Now what misrepresentation, you ask? The most blatant one:

The decision broke with the great majority of federal courts that have examined the issue, including the Supreme Court in 1939. Those courts have held that the constitutional right to bear arms is tied to service in a militia, and is not an individual right.
Starting with that misrepresentation part, the Supreme Court ruled in Miller that a weapon's applicability in military service was not shown to be represented by a sawed off shotgun. Military service was not in any way tied to the possession of weapons, only that they must possess military applicability. This argument is completely false in regard to who has the right to keep and bear arms. So, charitably speaking, the NYT lied. They also know they lied, Miller has been around since 1939. They have the Freedom of the Press to lie about the BOR and the Supreme Court, they're still liars.

Now with regard to the reasoning and the banning of the free press, the first part of the argument is naturally applicable to kiddie porn, there is indisputable inevitable universal harm to children involved, it is a reasonable restriction on a right and naturally the NYT is exempt provided their advertisements don't get anymore grotesque. Moving right along, kiddie porn is published online and on paper, so the NYT is arguing that bytes and newsprint be banned - so long guys. Oh, I know the editorial is about handguns not newsprint, at least it is supposed to be. It isn't. It is about 'the powers that be' deciding that the perception of security trumps the Constitution. I seem to remember them screaming that CIA considerations weren't sufficient to prevent the reporting of secret prisons...um their sacred cow.

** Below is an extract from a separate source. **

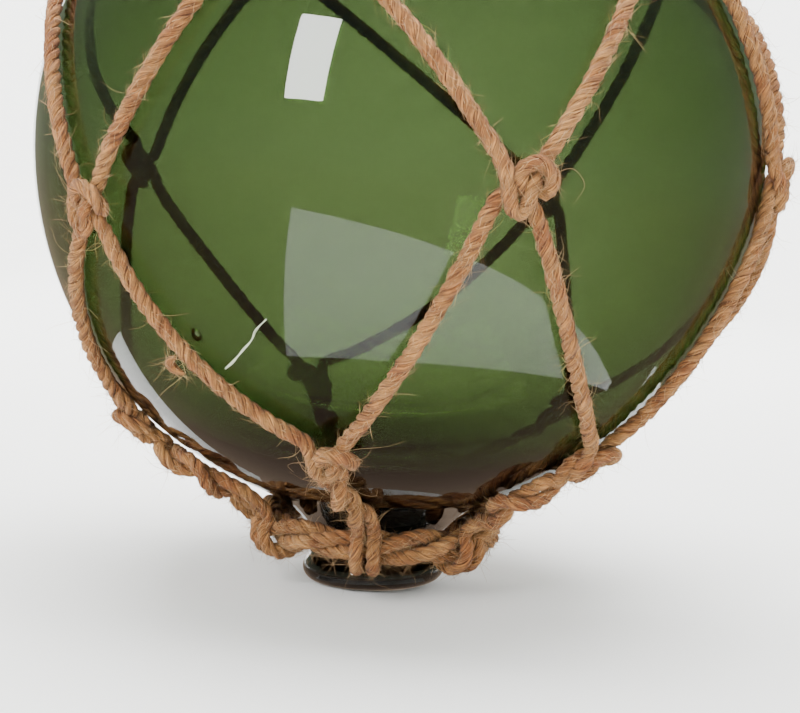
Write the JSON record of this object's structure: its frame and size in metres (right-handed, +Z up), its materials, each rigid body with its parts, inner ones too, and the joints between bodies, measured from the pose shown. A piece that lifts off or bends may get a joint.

Nobody is conceding one iota to the NYT about "reasonable" restrictions. Does somebody remember the wiggle word in the Fourth Amendment? "Unreasonable" search and seizure... means something different to tyrants than it does to the Framers. RICO would involve hot tar, feathers, and a rail, but that law is still on the books. BushCo would have been hung, despite Adams' Alien and Sedition Law, for which he is still reviled. You see, it is hugely in the corporate interest to protect newsprint and, to a degree, bytes; but not at all to protect firearm owners or the citizenry's rights. If they'd like to sue me for calling them liars, they're free to; a hamster could represent himself in that case, and not on the First Amendment, simply by introducing Miller as evidence. Here you go, corporate lawyers:

NYT LIES ABOUT MILLER

Try me out, please, I could use the income from the counter-suit.

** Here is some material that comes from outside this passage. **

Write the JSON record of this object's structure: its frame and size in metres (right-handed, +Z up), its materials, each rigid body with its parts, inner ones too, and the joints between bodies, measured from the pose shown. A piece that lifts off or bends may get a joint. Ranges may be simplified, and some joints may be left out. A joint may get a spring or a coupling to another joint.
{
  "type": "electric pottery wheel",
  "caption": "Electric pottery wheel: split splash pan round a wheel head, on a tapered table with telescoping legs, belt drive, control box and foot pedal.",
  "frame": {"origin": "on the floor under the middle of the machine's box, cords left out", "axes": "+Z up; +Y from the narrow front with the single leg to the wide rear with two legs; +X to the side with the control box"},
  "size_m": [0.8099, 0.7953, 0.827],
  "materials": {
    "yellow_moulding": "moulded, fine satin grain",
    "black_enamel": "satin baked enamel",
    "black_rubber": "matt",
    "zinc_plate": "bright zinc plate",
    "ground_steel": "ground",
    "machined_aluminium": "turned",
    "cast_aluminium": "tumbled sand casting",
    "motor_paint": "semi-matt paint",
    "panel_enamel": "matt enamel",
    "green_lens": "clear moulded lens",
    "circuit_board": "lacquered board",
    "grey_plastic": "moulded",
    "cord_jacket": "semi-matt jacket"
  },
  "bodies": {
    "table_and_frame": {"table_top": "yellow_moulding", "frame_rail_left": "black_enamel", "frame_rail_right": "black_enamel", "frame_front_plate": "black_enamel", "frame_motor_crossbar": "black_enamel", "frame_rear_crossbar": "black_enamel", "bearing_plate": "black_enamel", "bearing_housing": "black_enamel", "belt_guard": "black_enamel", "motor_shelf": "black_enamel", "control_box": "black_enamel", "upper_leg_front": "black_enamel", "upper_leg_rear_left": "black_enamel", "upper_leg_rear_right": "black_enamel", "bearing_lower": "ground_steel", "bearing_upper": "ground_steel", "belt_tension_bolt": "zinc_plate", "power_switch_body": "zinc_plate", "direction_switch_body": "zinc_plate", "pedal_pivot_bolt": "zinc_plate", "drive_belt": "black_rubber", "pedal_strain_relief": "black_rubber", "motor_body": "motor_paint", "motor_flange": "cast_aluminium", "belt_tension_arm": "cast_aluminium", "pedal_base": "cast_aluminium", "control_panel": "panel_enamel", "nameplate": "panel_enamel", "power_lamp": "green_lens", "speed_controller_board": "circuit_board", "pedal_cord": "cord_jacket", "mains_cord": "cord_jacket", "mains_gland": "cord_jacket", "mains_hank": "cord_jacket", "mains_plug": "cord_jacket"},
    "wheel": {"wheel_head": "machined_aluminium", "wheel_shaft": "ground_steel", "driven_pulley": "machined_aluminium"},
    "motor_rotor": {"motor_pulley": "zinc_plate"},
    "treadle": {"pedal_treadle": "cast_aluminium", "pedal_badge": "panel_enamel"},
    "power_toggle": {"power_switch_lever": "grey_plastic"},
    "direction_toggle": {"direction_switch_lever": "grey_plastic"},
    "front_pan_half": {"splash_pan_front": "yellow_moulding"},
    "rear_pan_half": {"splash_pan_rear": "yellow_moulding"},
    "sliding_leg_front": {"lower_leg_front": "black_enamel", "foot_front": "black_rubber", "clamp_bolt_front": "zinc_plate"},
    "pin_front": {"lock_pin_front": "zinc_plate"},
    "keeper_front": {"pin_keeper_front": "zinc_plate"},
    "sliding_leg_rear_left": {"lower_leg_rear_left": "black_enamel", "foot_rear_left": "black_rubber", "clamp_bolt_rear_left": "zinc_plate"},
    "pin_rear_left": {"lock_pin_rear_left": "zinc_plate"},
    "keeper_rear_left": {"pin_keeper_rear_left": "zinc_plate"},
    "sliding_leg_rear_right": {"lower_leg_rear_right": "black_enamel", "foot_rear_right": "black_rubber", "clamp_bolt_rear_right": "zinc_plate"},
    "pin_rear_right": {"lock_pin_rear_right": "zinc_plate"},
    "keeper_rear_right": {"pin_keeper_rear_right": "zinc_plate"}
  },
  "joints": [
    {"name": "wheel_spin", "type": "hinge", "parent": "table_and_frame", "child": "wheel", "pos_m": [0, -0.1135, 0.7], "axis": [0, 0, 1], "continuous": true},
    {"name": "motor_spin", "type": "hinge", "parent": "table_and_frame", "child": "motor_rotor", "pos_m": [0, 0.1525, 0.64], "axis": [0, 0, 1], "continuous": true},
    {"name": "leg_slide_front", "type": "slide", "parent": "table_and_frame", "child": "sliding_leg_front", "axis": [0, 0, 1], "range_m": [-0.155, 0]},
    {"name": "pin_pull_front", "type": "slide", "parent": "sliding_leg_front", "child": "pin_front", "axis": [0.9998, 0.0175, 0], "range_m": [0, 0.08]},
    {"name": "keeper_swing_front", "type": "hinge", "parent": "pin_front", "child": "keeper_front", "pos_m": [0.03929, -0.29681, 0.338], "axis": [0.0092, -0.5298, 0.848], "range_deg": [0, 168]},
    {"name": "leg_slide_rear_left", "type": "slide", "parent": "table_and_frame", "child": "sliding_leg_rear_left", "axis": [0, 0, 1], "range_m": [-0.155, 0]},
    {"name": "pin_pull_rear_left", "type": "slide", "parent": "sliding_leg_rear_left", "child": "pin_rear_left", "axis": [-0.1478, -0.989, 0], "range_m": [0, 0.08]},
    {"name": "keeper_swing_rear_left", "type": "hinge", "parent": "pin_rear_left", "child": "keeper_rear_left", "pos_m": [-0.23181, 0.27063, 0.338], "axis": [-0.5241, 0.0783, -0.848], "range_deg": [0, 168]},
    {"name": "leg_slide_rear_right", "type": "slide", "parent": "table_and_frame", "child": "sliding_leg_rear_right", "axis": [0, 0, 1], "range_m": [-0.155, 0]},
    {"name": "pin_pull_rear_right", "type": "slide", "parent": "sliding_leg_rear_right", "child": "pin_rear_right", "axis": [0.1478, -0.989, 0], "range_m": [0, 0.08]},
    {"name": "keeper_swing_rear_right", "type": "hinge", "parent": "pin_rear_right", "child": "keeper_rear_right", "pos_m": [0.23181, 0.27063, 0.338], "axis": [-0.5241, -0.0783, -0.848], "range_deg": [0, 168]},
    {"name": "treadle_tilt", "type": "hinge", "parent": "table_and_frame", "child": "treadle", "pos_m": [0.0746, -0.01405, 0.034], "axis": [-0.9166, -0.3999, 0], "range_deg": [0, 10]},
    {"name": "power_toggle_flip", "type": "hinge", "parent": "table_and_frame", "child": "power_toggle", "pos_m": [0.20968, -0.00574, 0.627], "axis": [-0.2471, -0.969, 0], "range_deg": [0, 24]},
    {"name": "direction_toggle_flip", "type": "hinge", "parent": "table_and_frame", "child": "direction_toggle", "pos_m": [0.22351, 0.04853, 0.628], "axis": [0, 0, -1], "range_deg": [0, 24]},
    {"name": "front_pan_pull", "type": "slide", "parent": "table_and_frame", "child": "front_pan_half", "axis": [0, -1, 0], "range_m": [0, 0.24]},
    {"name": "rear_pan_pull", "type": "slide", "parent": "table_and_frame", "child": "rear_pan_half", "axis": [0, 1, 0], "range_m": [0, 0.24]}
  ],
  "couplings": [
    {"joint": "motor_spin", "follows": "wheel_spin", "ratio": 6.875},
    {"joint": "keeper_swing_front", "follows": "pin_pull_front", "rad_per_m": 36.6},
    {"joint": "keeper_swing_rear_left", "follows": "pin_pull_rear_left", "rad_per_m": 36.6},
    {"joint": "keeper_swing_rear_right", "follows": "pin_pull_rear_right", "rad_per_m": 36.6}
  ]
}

The District of Columbia City Council concluded that prohibiting the easily concealable handguns preferred by criminals, and imposing prudent safety rules on rifles and shotguns, was a good, practical strategy for reducing crime, suicide, domestic violence and accidental shootings. Far from a blanket ban, the law strikes a balance between gun owners and the larger community.
Boy did they walk out on a limb here, what they do not have is one iota of evidence that this is the case, nor did they at the time. In point of fact, DC and NYC both defied the national trends in decreasing firearm crime after their bans. They, in fact, became more dangerous despite public perception, the FBI's numbers are clear. The premise is based on the ultimate stupidity, that people who would obey their laws regarding possession of firearms would otherwise violate the law by shooting each other. The legal penalty for violating the bans is considerably lighter than the penalty for shooting someone illegally. You'd think that might enter their minds.

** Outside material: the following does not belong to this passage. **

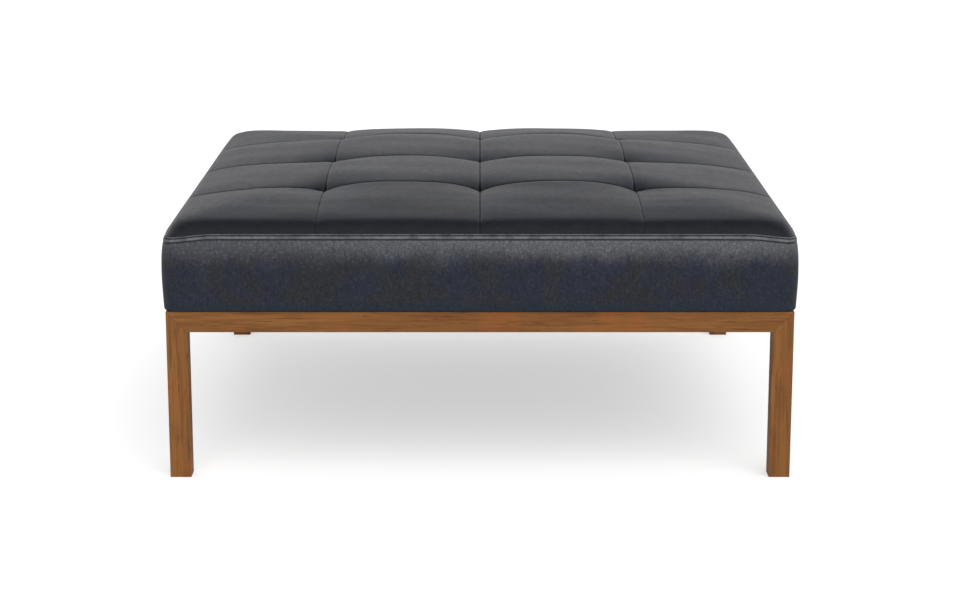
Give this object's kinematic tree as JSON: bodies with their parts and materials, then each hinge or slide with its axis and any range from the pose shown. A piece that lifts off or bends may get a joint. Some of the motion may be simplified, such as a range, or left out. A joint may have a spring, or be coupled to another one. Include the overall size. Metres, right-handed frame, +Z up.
{
  "type": "ottoman coffee table",
  "caption": "Square low ottoman coffee table: biscuit-tufted leather cushion with a welted box side on a mitred square-stock walnut base.",
  "frame": {"origin": "on the floor, under the middle of the table", "axes": "+Z up, the front faces -Y, X runs along the width"},
  "size_m": [0.9624, 0.9624, 0.43],
  "materials": {
    "leg_wood": "satin oiled walnut brown",
    "rail_wood": "satin oiled walnut brown",
    "block_wood": "bare sawn hardwood",
    "tenon_wood": "bare hardwood",
    "frame_wood": "bare planed softwood",
    "deck_plywood": "bare plywood",
    "felt": "pressed felt",
    "foam": "open cell foam",
    "batting": "soft polyester fibre",
    "top_leather": "distressed satin, grey sheen",
    "boxing_leather": "distressed satin, blue mottling",
    "welt_leather": "distressed satin",
    "twine": "waxed twine",
    "dust_cloth": "black woven dust cloth",
    "steel": "bright zinc"
  },
  "bodies": {
    "root": {"base_block_back_left": "block_wood", "base_block_back_right": "block_wood", "base_block_front_left": "block_wood", "base_block_front_right": "block_wood", "boxing_back": "boxing_leather", "boxing_front": "boxing_leather", "boxing_left": "boxing_leather", "boxing_right": "boxing_leather", "corner_tenons": "tenon_wood", "cross_rail_left": "frame_wood", "cross_rail_right": "frame_wood", "cushion_bolts": "steel", "deck_board": "deck_plywood", "dust_cover": "dust_cloth", "foam_slab": "foam", "foot_pads": "felt", "frame_back": "frame_wood", "frame_front": "frame_wood", "frame_left": "frame_wood", "frame_right": "frame_wood", "frame_tenons": "tenon_wood", "leg_back_left": "leg_wood", "leg_back_right": "leg_wood", "leg_front_left": "leg_wood", "leg_front_right": "leg_wood", "nut_plates": "steel", "panel_pads": "batting", "rail_back": "rail_wood", "rail_front": "rail_wood", "rail_left": "rail_wood", "rail_right": "rail_wood", "side_batting": "batting", "top_block_back_left": "frame_wood", "top_block_back_right": "frame_wood", "top_block_front_left": "frame_wood", "top_block_front_right": "frame_wood", "top_panels_back": "top_leather", "top_panels_front": "top_leather", "top_panels_mid_back": "top_leather", "top_panels_mid_front": "top_leather", "tuft_anchors": "felt", "tuft_twines": "twine", "washers": "steel", "welt": "welt_leather"}
  },
  "joints": []
}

I therefore propose that because the NYT has proven that it will misuse the First Amendment right to Free Press through lies and misrepresentations to suppress the Constitutionally guaranteed rights of the people that they be banned for inevitable universal irreparable harm to the citizenry. Makes as much sense to me.

1 comment:

Zakariah Johnson said...

I think this quote by Scalia from the DC vs Heller proceedings completely exposes the b.s. behind the NYT argument:

"[But] why isn't it perfectly plausible, indeed reasonable, to assume that since the framers knew that the way militias were destroyed by tyrants in the past was not by passing a law against militias, but by taking away the people's weapons -- that was the way militias were destroyed. The two clauses go together beautifully: Since we need a militia, the right of the people to keep and bear arms shall not be infringed."

I could not agree more. This gets right to the heart of the matter. The militia is not the national guard or other more or less standing army subject to the directvies of local or national government. The militia is the people, and the people maintain control of the government only as long as a real threat of violence as a last resort remains in the hands--literally in the hands--of the people.

A citizen is armed; a subject is not.